Instructions for the task - Answer with one number: the count of lines in this material that hold the word "piece".

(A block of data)
========================================
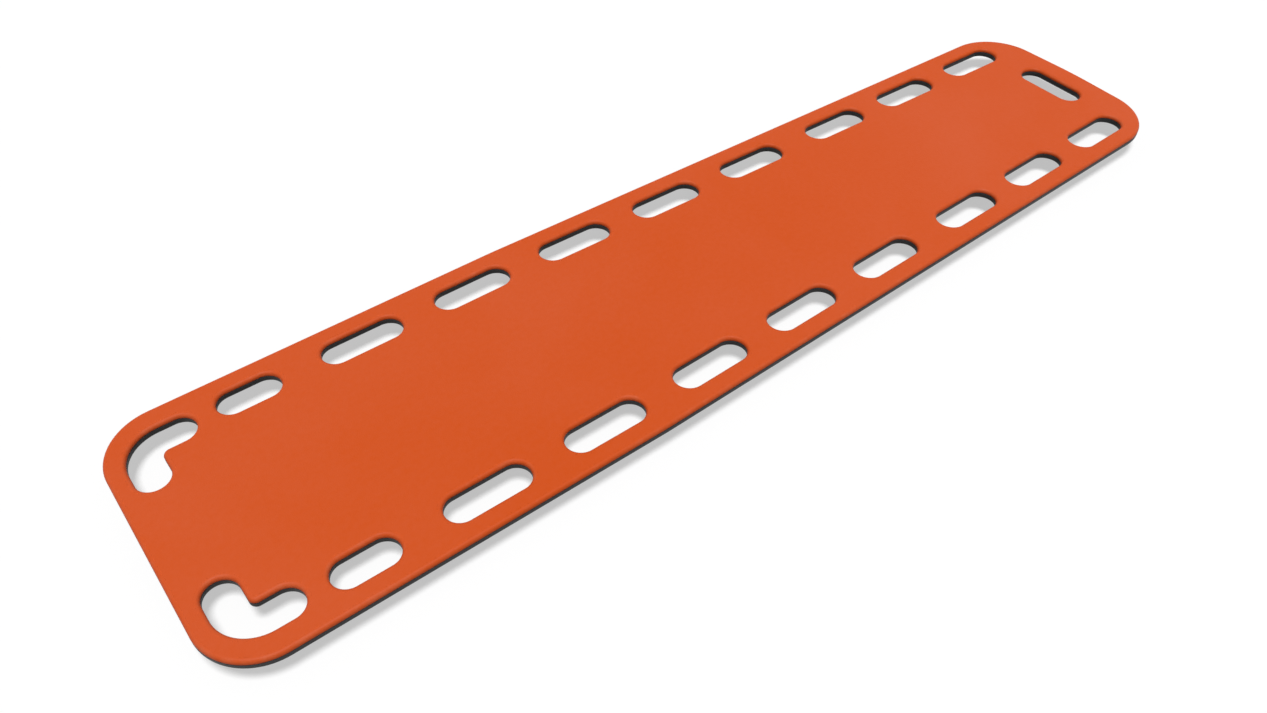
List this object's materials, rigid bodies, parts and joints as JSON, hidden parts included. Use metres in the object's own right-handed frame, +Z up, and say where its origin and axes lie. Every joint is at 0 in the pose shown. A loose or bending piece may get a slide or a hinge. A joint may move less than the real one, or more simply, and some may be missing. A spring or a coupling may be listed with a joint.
{
  "type": "spine board",
  "caption": "Long flat rescue board, wide at the head and narrower at the foot, with oblong hand holds along its rim and bent ones in the head corners.",
  "frame": {"origin": "centre of the bounding box's bottom face, on the floor that the runners rest on", "axes": "+X along the board from the head end to the foot end, +Y across it to the left side, +Z up out of the deck"},
  "size_m": [1.84, 0.457, 0.045],
  "materials": {
    "deck_plastic": "moulded polyethylene with a fine grain",
    "base_plastic": "moulded polyethylene with a fine grain, scuffed on the runners",
    "foam": "closed-cell foam",
    "rod": "pultruded glass-fibre rod",
    "plug": "moulded polyethylene plug"
  },
  "bodies": {
    "root": {"deck_skin": "deck_plastic", "base_skin": "base_plastic", "foam_core": "foam", "rod_left_outer": "rod", "rod_left_inner": "rod", "rod_right_inner": "rod", "rod_right_outer": "rod", "fill_plug_head": "plug", "fill_plug_foot": "plug", "vent_plug_head_left": "plug", "vent_plug_head_right": "plug", "vent_plug_foot_left": "plug", "vent_plug_foot_right": "plug"}
  },
  "joints": []
}
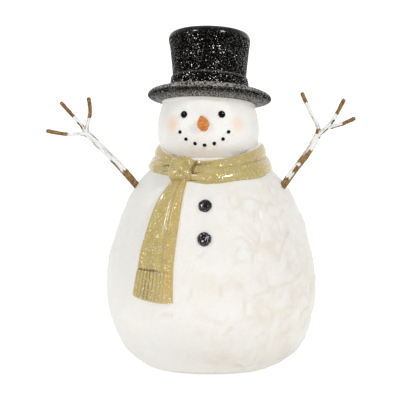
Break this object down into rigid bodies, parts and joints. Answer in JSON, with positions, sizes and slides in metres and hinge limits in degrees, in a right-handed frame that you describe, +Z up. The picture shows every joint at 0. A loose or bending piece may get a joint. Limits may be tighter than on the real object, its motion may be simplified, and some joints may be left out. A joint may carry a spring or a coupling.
{
  "type": "snowman figurine",
  "caption": "Standing snowman figurine with a rounded body, a top hat, a tied scarf and forked twig arms.",
  "frame": {"origin": "centre of the flat base, where the figurine stands", "axes": "+Z up, -Y towards the face, +X towards the viewer's right when facing the figurine"},
  "size_m": [0.2713, 0.1845, 0.3023],
  "materials": {
    "snow": "cast resin painted warm white, softly dented, beige in the hollows, sprinkled with fine clear glitter",
    "hat": "cast resin painted black and coated with silver-black glitter",
    "scarf": "cast resin painted khaki gold, satin, coated with fine glitter",
    "nose": "cast resin painted carrot orange with darker rings",
    "beads": "glossy black paint on raised dots",
    "buttons": "black domes with silver glitter",
    "bark": "moulded twig, brown bark with patches of white snow paint"
  },
  "bodies": {
    "root": {"body": "snow", "head": "snow", "hat": "hat", "hat_band": "hat", "scarf_wrap": "scarf", "scarf_knot": "scarf", "scarf_tail": "scarf", "nose": "nose", "eye_left": "beads", "eye_right": "beads", "mouth_1": "beads", "mouth_2": "beads", "mouth_3": "beads", "mouth_4": "beads", "mouth_5": "beads", "mouth_6": "beads", "mouth_7": "beads", "button_upper": "buttons", "button_lower": "buttons", "arm_left_stem": "bark", "arm_left_twig_outer": "bark", "arm_left_twig_middle": "bark", "arm_left_twig_inner": "bark", "arm_right_stem": "bark", "arm_right_twig_inner": "bark", "arm_right_twig_middle": "bark", "arm_right_twig_outer": "bark"}
  },
  "joints": []
}
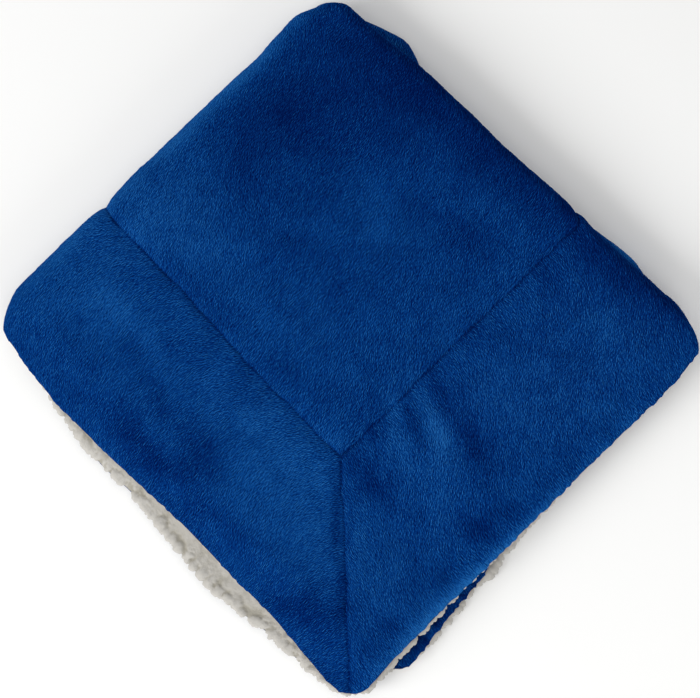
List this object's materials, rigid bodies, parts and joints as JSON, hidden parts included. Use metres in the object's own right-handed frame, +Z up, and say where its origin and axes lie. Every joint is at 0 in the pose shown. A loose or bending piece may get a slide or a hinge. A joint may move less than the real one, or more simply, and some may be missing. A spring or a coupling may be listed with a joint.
{
  "type": "folded sherpa blanket",
  "caption": "Small two-ply blanket, plush face with a mitred border and curled sherpa back, folded in four as a flat square stack.",
  "frame": {"origin": "on the surface it rests on, under the middle of the folded stack", "axes": "+Z up; the big second fold lies along -X, the doubled first fold along +Y, the free edges along +X and -Y"},
  "size_m": [0.406, 0.3932, 0.0393],
  "materials": {
    "sherpa": "matt, curled off-white sherpa pile",
    "plush": "short brushed royal-blue plush with a soft sheen"
  },
  "bodies": {
    "root": {"sherpa_back": "sherpa", "centre_panel": "plush", "border_strip_end_upper": "plush", "border_strip_end_lower": "plush", "border_strip_side_outer": "plush", "border_strip_side_inner": "plush"}
  },
  "joints": []
}
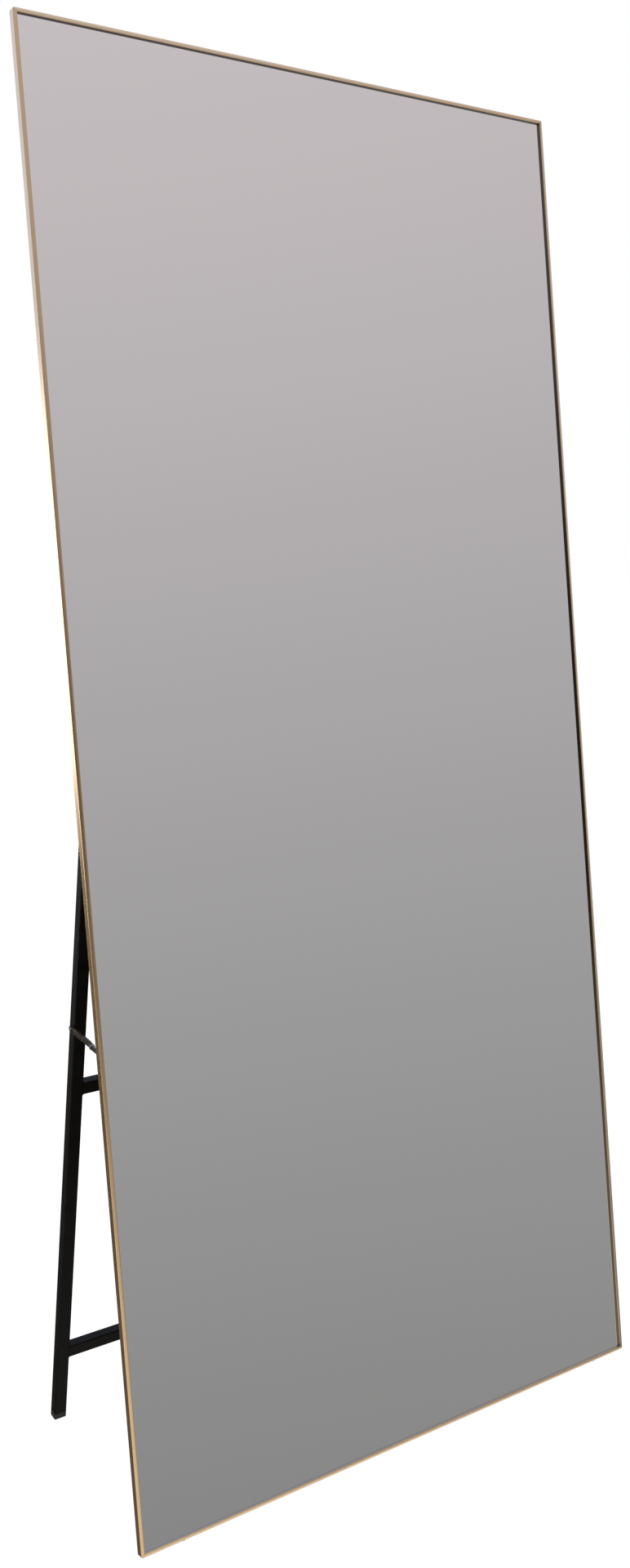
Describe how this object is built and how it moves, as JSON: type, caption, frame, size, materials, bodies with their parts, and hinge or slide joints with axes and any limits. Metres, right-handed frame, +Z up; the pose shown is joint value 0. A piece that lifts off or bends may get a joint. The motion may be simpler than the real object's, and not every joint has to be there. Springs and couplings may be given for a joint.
{
  "type": "leaning floor mirror",
  "caption": "Full-length rectangular floor mirror in a thin champagne aluminium frame, leaning on a folding black tube easel stand with jointed stays.",
  "frame": {"origin": "middle of the footprint at floor level, under the leaning panel", "axes": "+Z up, +X to the right of someone looking into the mirror, +Y to the back towards the stand's feet"},
  "size_m": [0.813, 0.3364, 1.7899],
  "materials": {
    "frame_gold": "brushed and anodised, champagne gold",
    "mirror": "silvered float glass",
    "tape_white": "foam tape, white",
    "board_brown": "pressed hardboard, smooth brown",
    "steel_black": "black powder coat, fine texture",
    "zinc": "zinc plated",
    "stay_bronze": "dark bronze plating",
    "rubber_black": "matt black rubber",
    "plug_black": "matt black plastic",
    "screw_black": "black zinc plated",
    "hinge_black": "black electrophoretic coat, satin"
  },
  "bodies": {
    "mirror": {"frame_rail_left": "frame_gold", "frame_rail_right": "frame_gold", "frame_rail_top": "frame_gold", "frame_rail_bottom": "frame_gold", "mirror_glass": "mirror", "mounting_tape": "tape_white", "backing_board": "board_brown", "corner_brace_bottom_left": "zinc", "corner_brace_bottom_right": "zinc", "corner_brace_top_left": "zinc", "corner_brace_top_right": "zinc", "corner_brace_screws": "zinc", "back_rail_screws": "zinc", "hanger_screws": "zinc", "hinge_screws_mirror": "screw_black", "stay_bracket_screws": "screw_black", "back_rail_upper": "steel_black", "back_rail_lower": "steel_black", "hinge_leaf_mirror_left": "hinge_black", "hinge_pin_left": "zinc", "stay_bracket_left": "stay_bronze", "stay_bracket_rivet_left": "zinc", "hanger_strap_left": "zinc", "bottom_bumper_left": "rubber_black", "hinge_leaf_mirror_right": "hinge_black", "hinge_pin_right": "zinc", "stay_bracket_right": "stay_bronze", "stay_bracket_rivet_right": "zinc", "hanger_strap_right": "zinc", "bottom_bumper_right": "rubber_black"},
    "stand": {"hinge_screws_stand": "screw_black", "hinge_leaf_stand_left": "hinge_black", "stand_leg_left": "steel_black", "foot_cap_left": "rubber_black", "leg_top_plug_left": "plug_black", "stay_leg_rivet_left": "zinc", "hinge_leaf_stand_right": "hinge_black", "stand_leg_right": "steel_black", "foot_cap_right": "rubber_black", "leg_top_plug_right": "plug_black", "stay_leg_rivet_right": "zinc", "stand_bar_top": "steel_black", "stand_bar_middle": "steel_black", "stand_bar_lower": "steel_black"},
    "stay_channel_left": {"stay_channel_link_left": "stay_bronze", "stay_knuckle_boss_left": "zinc"},
    "stay_flat_left": {"stay_flat_link_left": "stay_bronze", "stay_knuckle_rivet_left": "zinc"},
    "hanger_left": {"hanger_ring_left": "zinc"},
    "stay_channel_right": {"stay_channel_link_right": "stay_bronze", "stay_knuckle_boss_right": "zinc"},
    "stay_flat_right": {"stay_flat_link_right": "stay_bronze", "stay_knuckle_rivet_right": "zinc"},
    "hanger_right": {"hanger_ring_right": "zinc"}
  },
  "joints": [
    {"name": "stand_fold", "type": "hinge", "parent": "mirror", "child": "stand", "pos_m": [0, -0.01154, 1.03245], "axis": [-1, 0, 0], "range_deg": [0, 16.66]},
    {"name": "stay_left_leg_pivot", "type": "hinge", "parent": "stand", "child": "stay_channel_left", "pos_m": [0, 0.06562, 0.58541], "axis": [-1, 0, 0], "range_deg": [0, 86.69]},
    {"name": "stay_left_mirror_pivot", "type": "hinge", "parent": "mirror", "child": "stay_flat_left", "pos_m": [0, -0.06712, 0.57192], "axis": [1, 0, 0], "range_deg": [0, 76.75]},
    {"name": "stay_right_leg_pivot", "type": "hinge", "parent": "stand", "child": "stay_channel_right", "pos_m": [0, 0.06562, 0.58541], "axis": [-1, 0, 0], "range_deg": [0, 86.69]},
    {"name": "stay_right_mirror_pivot", "type": "hinge", "parent": "mirror", "child": "stay_flat_right", "pos_m": [0, -0.06712, 0.57192], "axis": [1, 0, 0], "range_deg": [0, 76.75]},
    {"name": "hanger_left_swing", "type": "hinge", "parent": "mirror", "child": "hanger_left", "pos_m": [-0.397, 0.03938, 1.48811], "axis": [1, 0, 0], "range_deg": [-2, 165]},
    {"name": "hanger_right_swing", "type": "hinge", "parent": "mirror", "child": "hanger_right", "pos_m": [0.397, 0.03938, 1.48811], "axis": [1, 0, 0], "range_deg": [-2, 165]}
  ],
  "couplings": [
    {"joint": "stay_left_leg_pivot", "follows": "stand_fold", "ratio": 5.2005},
    {"joint": "stay_left_mirror_pivot", "follows": "stand_fold", "ratio": 4.6038},
    {"joint": "stay_right_leg_pivot", "follows": "stand_fold", "ratio": 5.2005},
    {"joint": "stay_right_mirror_pivot", "follows": "stand_fold", "ratio": 4.6038}
  ]
}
========================================
Completed exercise - 4